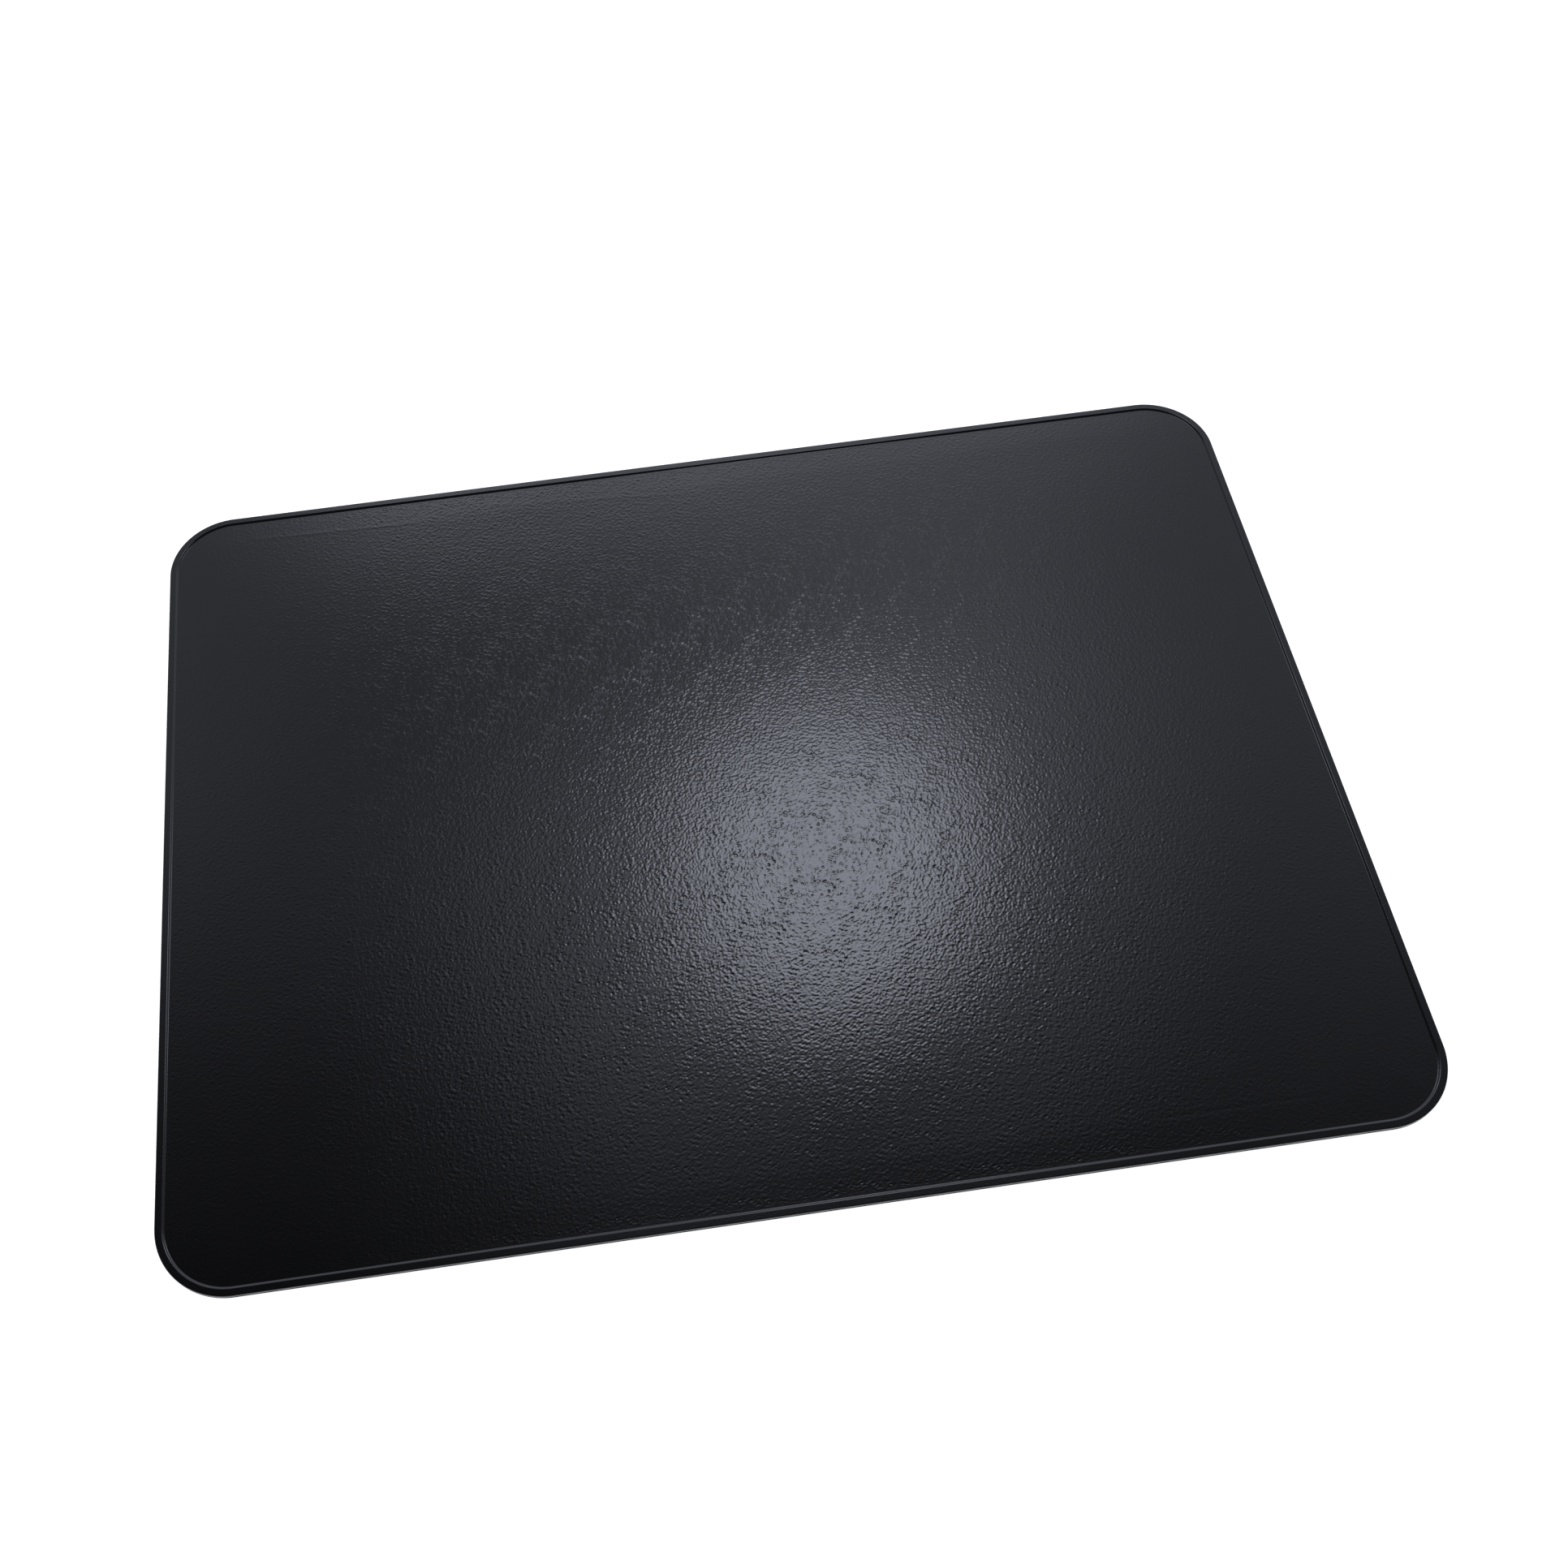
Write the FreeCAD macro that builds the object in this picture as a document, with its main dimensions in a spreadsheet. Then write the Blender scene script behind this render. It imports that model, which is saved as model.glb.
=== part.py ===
import FreeCAD, Part
import math
import os
import Sketcher
from FreeCAD import Vector

# Self healing cutting mat: five bonded plies, die-cut to one rounded outline.
# Frame: +X along the long side, +Y to the back, +Z up.
# Origin: centre of the mat on the plane it rests on.  Millimetres.

# Driving dimensions.  Every inset is measured inwards from the mat outline.
DIMENSIONS = [
    ("mat_length", 609.6),       # long side, 24 inches
    ("mat_width", 457.2),        # short side, 18 inches
    ("corner_radius", 36.5),     # outline corner
    ("skin_thick", 0.9),         # soft underside skin
    ("face_thick", 0.45),        # grained skin over the core
    ("backing_thick", 0.4),      # each thin ply next to the core
    ("core_thick", 0.3),         # stiff middle sheet
    ("core_inset", 9.0),         # edge of the core
    ("backing_inset", 0.2),      # the backing plies stop just short of the cut edge
    ("step_height", 0.55),       # the smooth rim stands this far above the grained field
    ("step_inset", 4.1),         # middle of the step between rim and field
    ("step_run", 2.0),           # width of the sloped step
    ("step_round", 1.6),         # rounding where the step meets the rim and the field
    ("arris_radius", 0.5),       # top outer edge
    ("foot_radius", 0.25),       # bottom outer edge
    ("seam_radius", 0.12),       # skin edges that face the seam in the side wall
]

# Heights (z) and insets that follow from the driving dimensions.
DERIVED = [
    ("lower_backing_z", "=skin_thick"),
    ("core_z", "=skin_thick + backing_thick"),
    ("rim_skin_z", "=skin_thick + 2 * backing_thick"),     # top skin's underside at the rim
    ("field_top_z", "=skin_thick + 2 * backing_thick + core_thick + face_thick"),
    ("rim_top_z", "=field_top_z + step_height"),
    ("step_high", "=step_inset - step_run / 2"),           # inset of the step's upper edge
    ("slope_start", "=step_inset + step_run / 2"),         # inset of the step's lower edge
]

# Sizes each outline is drawn at before its constraints set the real ones.
DRAFT_HALF_LENGTH = 300.0
DRAFT_HALF_WIDTH = 225.0
DRAFT_RADIUS = 30.0

HEIGHT_TOLERANCE = 0.001     # for picking edges by height
WALL_TOLERANCE = 0.01        # for picking edges by distance from the centre
MIN_FIELD_CUT = 100000       # mm3, the least the pressed field has to remove

doc = FreeCAD.newDocument("self_healing_mat")
sheet = doc.addObject("Spreadsheet::Sheet", "Dims")
for row, (alias, content) in enumerate(DIMENSIONS + DERIVED, start=1):
    sheet.set("A%d" % row, alias)
    sheet.set("B%d" % row, str(content))
    sheet.setAlias("B%d" % row, alias)
doc.recompute()


# ---------------------------------------------------------------- helpers
def outline_sketch(body, name, inset, z):
    """Rounded rectangle parallel to XY.  `inset` and `z` are expressions."""
    sketch = body.newObject("Sketcher::SketchObject", name)
    xy_plane = next(f for f in body.Origin.OriginFeatures if f.Role == "XY_Plane")
    sketch.AttachmentSupport = (xy_plane, [""])
    sketch.MapMode = "FlatFace"

    # Anticlockwise from the front side: each line is followed by the arc it runs into.
    centre_x = DRAFT_HALF_LENGTH - DRAFT_RADIUS
    centre_y = DRAFT_HALF_WIDTH - DRAFT_RADIUS
    centres = [Vector(-centre_x, -centre_y, 0), Vector(centre_x, -centre_y, 0),
               Vector(centre_x, centre_y, 0), Vector(-centre_x, centre_y, 0)]
    outward = [Vector(0, -1, 0), Vector(1, 0, 0), Vector(0, 1, 0), Vector(-1, 0, 0)]
    for i in range(4):
        offset = outward[i] * DRAFT_RADIUS
        centre = centres[(i + 1) % 4]
        circle = Part.Circle(centre, Vector(0, 0, 1), DRAFT_RADIUS)
        sketch.addGeometry(Part.LineSegment(centres[i] + offset, centre + offset), False)
        sketch.addGeometry(
            Part.ArcOfCircle(circle, (i - 1) * math.pi / 2, i * math.pi / 2), False)
    front, right, back, left = 0, 2, 4, 6
    first_arc = 1

    # In a constraint, 1 is a curve's start, 2 its end, and (-1, 1) the sketch origin.
    constraint = Sketcher.Constraint
    for i in range(8):
        sketch.addConstraint(constraint("Tangent", i, 2, (i + 1) % 8, 1))
    for side in (front, back):
        sketch.addConstraint(constraint("Horizontal", side))
    for side in (right, left):
        sketch.addConstraint(constraint("Vertical", side))
    for arc in (3, 5, 7):
        sketch.addConstraint(constraint("Equal", first_arc, arc))
    sketch.addConstraint(constraint("Symmetric", front, 1, back, 1, -1, 1))

    sizes = [
        ("length", constraint("DistanceX", left, 1, right, 1, 2 * DRAFT_HALF_LENGTH),
         "Dims.mat_length - 2 * (%s)"),
        ("width", constraint("DistanceY", front, 1, back, 1, 2 * DRAFT_HALF_WIDTH),
         "Dims.mat_width - 2 * (%s)"),
        ("corner", constraint("Radius", first_arc, DRAFT_RADIUS),
         "Dims.corner_radius - (%s)"),
    ]
    for size_name, size, _ in sizes:
        sketch.renameConstraint(sketch.addConstraint(size), size_name)
    for size_name, _, formula in sizes:
        sketch.setExpression("Constraints." + size_name, formula % inset)
    sketch.setExpression("AttachmentOffset.Base.z", z)
    return sketch


def pad(body, stem, inset, z, thickness):
    """Flat ply with its underside at `z`."""
    sketch = outline_sketch(body, stem + "Outline", inset, z)
    feature = body.newObject("PartDesign::Pad", stem + "Pad")
    feature.Profile = sketch
    feature.setExpression("Length", thickness)
    sketch.Visibility = False
    doc.recompute()
    return feature


def loft(body, kind, name, stem, low, high):
    """Straight-sided loft between two outlines, each given as (inset, z)."""
    low_sketch = outline_sketch(body, stem + "Low", *low)
    high_sketch = outline_sketch(body, stem + "High", *high)
    doc.recompute()
    feature = body.newObject("PartDesign::" + kind, name)
    feature.Profile = low_sketch
    feature.Sections = [high_sketch]
    feature.Ruled = True
    doc.recompute()
    return feature


def outline_edges(shape, z, inset):
    """Names of the edges at height z that follow the mat outline at `inset`."""
    half_x = float(sheet.mat_length) / 2 - inset
    half_y = float(sheet.mat_width) / 2 - inset
    names = []
    for i, edge in enumerate(shape.Edges, start=1):
        box = edge.BoundBox
        if max(abs(box.ZMin - z), abs(box.ZMax - z)) > HEIGHT_TOLERANCE:
            continue
        if isinstance(edge.Curve, Part.Circle):
            centre = edge.Curve.Center
            radius = edge.Curve.Radius
            found = (abs(abs(centre.x) + radius - half_x) < WALL_TOLERANCE
                     and abs(abs(centre.y) + radius - half_y) < WALL_TOLERANCE)
        else:
            middle = edge.valueAt((edge.FirstParameter + edge.LastParameter) / 2)
            found = (abs(abs(middle.x) - half_x) < WALL_TOLERANCE
                     or abs(abs(middle.y) - half_y) < WALL_TOLERANCE)
        if found:
            names.append("Edge%d" % i)
    return names


def fillet(body, name, base, z, radius, inset=0.0):
    """Round the edges of `base` at height z and the given inset."""
    feature = body.newObject("PartDesign::Fillet", name)
    feature.Base = (base, outline_edges(base.Shape, float(z), float(inset)))
    feature.setExpression("Radius", radius)
    doc.recompute()
    return feature


# ---------------------------------------------------------------- plies
def bottom_skin():
    """Soft PVC underside, flat, full outline, eased at the bench and at the seam."""
    body = doc.addObject("PartDesign::Body", "bottom_skin")
    ply = pad(body, "Bottom", "0", "0", "Dims.skin_thick")
    foot = fillet(body, "BottomFoot", ply, 0, "Dims.foot_radius")
    fillet(body, "BottomSeamEdge", foot, sheet.skin_thick, "Dims.seam_radius")
    return body


def lower_backing_layer():
    """Thin flat ply on the bottom skin."""
    body = doc.addObject("PartDesign::Body", "lower_backing_layer")
    pad(body, "Lower", "Dims.backing_inset", "Dims.lower_backing_z", "Dims.backing_thick")
    return body


def core_sheet():
    """Stiff sheet, smaller than the mat on every side."""
    body = doc.addObject("PartDesign::Body", "core_sheet")
    pad(body, "Core", "Dims.core_inset", "Dims.core_z", "Dims.core_thick")
    return body


def upper_backing_layer():
    """Lies on the core in the middle and on the lower backing at the rim:
    a shallow tray turned upside down."""
    body = doc.addObject("PartDesign::Body", "upper_backing_layer")
    pad(body, "Upper", "Dims.backing_inset", "Dims.core_z", "Dims.backing_thick")
    loft(body, "AdditiveLoft", "UpperRaise", "UpperRaise",
         low=("Dims.slope_start", "Dims.core_z + Dims.backing_thick"),
         high=("Dims.core_inset", "Dims.core_z + Dims.backing_thick + Dims.core_thick"))
    loft(body, "SubtractiveLoft", "UpperHollow", "UpperHollow",
         low=("Dims.slope_start", "Dims.core_z"),
         high=("Dims.core_inset", "Dims.core_z + Dims.core_thick"))
    return body


def top_skin():
    """Work face: a grained field pressed down inside a smooth rim, with a sloped
    step all round between them.  Thick along the rim, thin over the core."""
    body = doc.addObject("PartDesign::Body", "top_skin")
    ply = pad(body, "Top", "0", "Dims.rim_skin_z", "Dims.rim_top_z - Dims.rim_skin_z")
    field = loft(body, "SubtractiveLoft", "PressedField", "Field",
                 low=("Dims.slope_start", "Dims.field_top_z"),
                 high=("Dims.step_high", "Dims.rim_top_z"))
    if ply.Shape.Volume - field.Shape.Volume < MIN_FIELD_CUT:
        raise RuntimeError("the pressed field cut nothing")
    hollow = loft(body, "SubtractiveLoft", "TopHollow", "TopHollow",
                  low=("Dims.slope_start", "Dims.rim_skin_z"),
                  high=("Dims.core_inset", "Dims.rim_skin_z + Dims.core_thick"))

    arris = fillet(body, "TopArris", hollow, sheet.rim_top_z, "Dims.arris_radius")
    # The press rounds both edges of the step.
    upper = fillet(body, "StepUpper", arris, sheet.rim_top_z, "Dims.step_round",
                   inset=sheet.step_high)
    lower = fillet(body, "StepLower", upper, sheet.field_top_z, "Dims.step_round",
                   inset=sheet.slope_start)
    fillet(body, "TopSeamEdge", lower, sheet.rim_skin_z, "Dims.seam_radius")
    return body


bodies = [bottom_skin(), lower_backing_layer(), core_sheet(), upper_backing_layer(), top_skin()]
doc.recompute()

# ---------------------------------------------------------------- checks, export
faults = []
for item in doc.Objects:
    if "Invalid" in item.State or "Error" in item.State:
        faults.append("%s: %s" % (item.Name, item.State))
for body in bodies:
    shape = body.Shape
    if shape.isNull() or not shape.isValid() or len(shape.Solids) != 1:
        faults.append("%s: shape is null, invalid or not one solid" % body.Label)
if faults:
    raise RuntimeError("; ".join(faults))

os.makedirs("parts", exist_ok=True)
for body in bodies:
    body.Shape.exportStep(os.path.join("parts", body.Label + ".step"))
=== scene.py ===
import math

import bpy
import numpy as np
from mathutils import Matrix, Vector


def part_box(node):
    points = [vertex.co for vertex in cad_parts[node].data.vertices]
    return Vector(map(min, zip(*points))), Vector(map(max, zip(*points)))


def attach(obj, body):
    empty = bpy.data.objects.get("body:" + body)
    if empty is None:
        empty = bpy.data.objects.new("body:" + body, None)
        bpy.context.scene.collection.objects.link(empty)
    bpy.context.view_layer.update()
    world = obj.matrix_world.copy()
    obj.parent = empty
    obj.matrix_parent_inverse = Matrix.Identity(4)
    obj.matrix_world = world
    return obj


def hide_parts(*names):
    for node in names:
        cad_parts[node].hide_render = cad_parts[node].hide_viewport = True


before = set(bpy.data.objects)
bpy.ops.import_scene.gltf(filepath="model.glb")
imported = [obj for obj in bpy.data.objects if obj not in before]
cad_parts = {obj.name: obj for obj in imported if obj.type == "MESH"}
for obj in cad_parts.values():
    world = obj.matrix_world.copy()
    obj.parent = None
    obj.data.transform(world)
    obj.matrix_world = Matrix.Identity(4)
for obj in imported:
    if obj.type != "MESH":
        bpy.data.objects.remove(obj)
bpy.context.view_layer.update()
MM = 0.001

# ------------------------------------------------------------------ sizes, mm
lo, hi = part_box("top_skin")
HX, HY = hi.x / MM, hi.y / MM          # half length, half width of the mat
RIM_BASE, TOP = lo.z / MM, hi.z / MM   # underside of the skin at the rim, work face
RIM = TOP                              # the smooth rim stands proud of the field
FIELD = TOP - 0.55                     # level of the grained field
RC = 36.5                              # outline corner radius
STEP_AT, STEP_HALF = 3.99, 0.60         # step from rim to field: middle and half width, from the edge
ARRIS = 0.5                            # rounding of the top outer edge
GRID = 0.45                            # spacing of the relief grid in the field


# ------------------------------------------------------------------ embossing
# The embossing roller repeats on a staggered lattice.  Every layer of the
# relief is built in lattice coordinates, so that it repeats without a seam.
A1 = np.array([27.7, -19.8])
A2 = np.array([29.0, 19.8])
LAT = np.array([A1, A2])
INV = np.linalg.inv(LAT)               # (x, y) @ INV = (s, t)
REC = np.linalg.inv(LAT).T             # rows: reciprocal vectors, cycles per mm
N = 256


def lattice_noise(seed, gain):
    """Periodic noise with unit spread, filtered by gain(kx, ky) in cycles per mm."""
    rng = np.random.default_rng(seed)
    w = np.fft.fft2(rng.standard_normal((N, N)))
    m = np.fft.fftfreq(N, 1.0 / N)
    ms, mt = np.meshgrid(m, m, indexing="ij")
    kx = ms * REC[0, 0] + mt * REC[1, 0]
    ky = ms * REC[0, 1] + mt * REC[1, 1]
    g = gain(kx, ky)
    g[0, 0] = 0.0
    n = np.fft.ifft2(w * g).real
    return n / n.std()


def band(wave, width, stretch):
    """A ring of wavelengths round `wave` mm, drawn out along x by `stretch`."""
    def gain(kx, ky):
        k = np.sqrt((kx * stretch) ** 2 + ky ** 2) * wave
        return np.exp(-(np.log(np.maximum(k, 1e-6)) / width) ** 2)
    return gain


def low(wave, stretch=1.0):
    def gain(kx, ky):
        k2 = ((kx * stretch) ** 2 + ky ** 2) * wave * wave
        return np.exp(-k2)
    return gain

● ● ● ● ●

> [DIRECTION]
Starting at the line that holds "if shape.isNull() or", copy each line exactly and stop after the line that holds "before = set(bpy.data.objects)".

> [EXPECTED ANSWER]
    if shape.isNull() or not shape.isValid() or len(shape.Solids) != 1:
        faults.append("%s: shape is null, invalid or not one solid" % body.Label)
if faults:
    raise RuntimeError("; ".join(faults))

os.makedirs("parts", exist_ok=True)
for body in bodies:
    body.Shape.exportStep(os.path.join("parts", body.Label + ".step"))
=== scene.py ===
import math

import bpy
import numpy as np
from mathutils import Matrix, Vector


def part_box(node):
    points = [vertex.co for vertex in cad_parts[node].data.vertices]
    return Vector(map(min, zip(*points))), Vector(map(max, zip(*points)))


def attach(obj, body):
    empty = bpy.data.objects.get("body:" + body)
    if empty is None:
        empty = bpy.data.objects.new("body:" + body, None)
        bpy.context.scene.collection.objects.link(empty)
    bpy.context.view_layer.update()
    world = obj.matrix_world.copy()
    obj.parent = empty
    obj.matrix_parent_inverse = Matrix.Identity(4)
    obj.matrix_world = world
    return obj


def hide_parts(*names):
    for node in names:
        cad_parts[node].hide_render = cad_parts[node].hide_viewport = True


before = set(bpy.data.objects)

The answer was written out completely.